PILSEN — “When the trigger is pulled a life is taken and so many others are hurt by it.”
A Bowen High School art student carved those words onto a small black square of scratchboard next to a picture of a bullet.
On Friday, the tiny picture will hang in a Pilsen gallery alongside more than 200 other etchings of bullets carved by young artists who live on Chicago's violent Southeast Side.
The art show curated by South Chicago Art Center Executive Director Sarah Ward is part of a collaboration with the University of Dayton and artists from Newtown, Conn., called, "Bullet: Who Pulled The Trigger?" that will be displayed in Dayton later this month.
The idea for the show spawned from Ward's "343 Guns" art show, which included beautiful carvings, drawings and sculptures of Glock 9mm semi-automatic pistols — one for each Chicago Public School kid shot in 2012 — which got national attention.
Brian LaDuca, director of University of Dayton's ArtStreet program, asked Ward to collaborate on a project aimed at examining the effect gun violence has on American kids living in dangerous neighborhoods.
South Chicago is one of those places.
At Bowen, Ward asked students to use the image of a bullet — and a few words if they wanted — to express their feelings about the pervasive gang violence that surrounds them.
"Imagery allows you to get to the heart of a feeling a lot more than words. I wanted the kids to think about how this image, a bullet, affects people they love and might inspire people to realize what it's like to grow up where they live," she said. "Because these kids are survivors … and they need to speak their truth."

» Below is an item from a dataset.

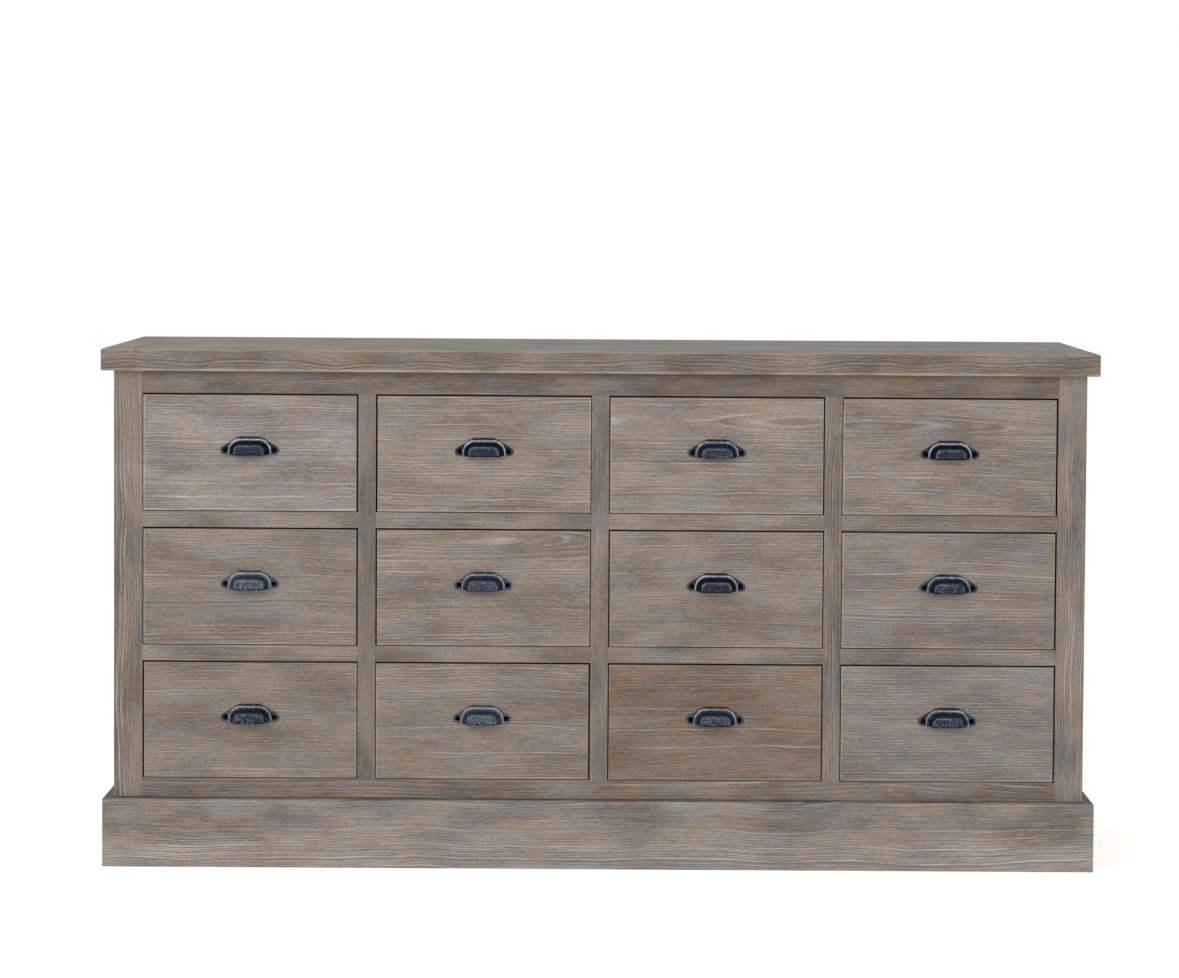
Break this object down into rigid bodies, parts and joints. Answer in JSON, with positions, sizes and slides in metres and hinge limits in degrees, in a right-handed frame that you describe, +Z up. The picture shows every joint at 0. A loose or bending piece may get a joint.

Ward asked the students what they hoped their drawings might tell people about Chicago. Many of them didn't have much to say.
"They were real shut down with this project," she said. "When you ask a kid, 'What does gun violence mean to you?' They don't say much. But when you look at these images and the words that are written on them like, 'Please don’t hurt me,' it’s powerful."
Ward hopes the images give voiceless kids a chance to capture the attention of folks who attend art gallery shows, but don't live in violent places or soak in the reality of so many news reports about all the shooting going on in Chicago and America.
"Being silent and looking at all the images of bullets, knowing that they symbolize people being killed, is a really powerful way to look at gun violence in America, and that's a really important issue," Ward said. "If no one shoves it down their throat, then are people really absorbing all the gratuitous news stories? I think people shut down with the news."
The bullet etchings will be on display at 2003 S. Halsted St. on Friday and Saturday, and again Oct. 16 for the South Chicago Art Center's annual fundraiser.
Then, Ward plans to take the artwork to University of Dayton and display it with installments by Ohio artist James Pate and artists from Newtown until Nov. 3.
She hopes people who see it really feel what growing up in violent parts of Chicago is like for good kids who make their way through her tiny art center.
"This is my kids' reality … and this kind of art is important for these kids because they're survivors and they need to speak their truth," she said. "And maybe I don't want to realize it — that I live in a violent neighborhood and I work in a violent neighborhood — and this is my truth, too."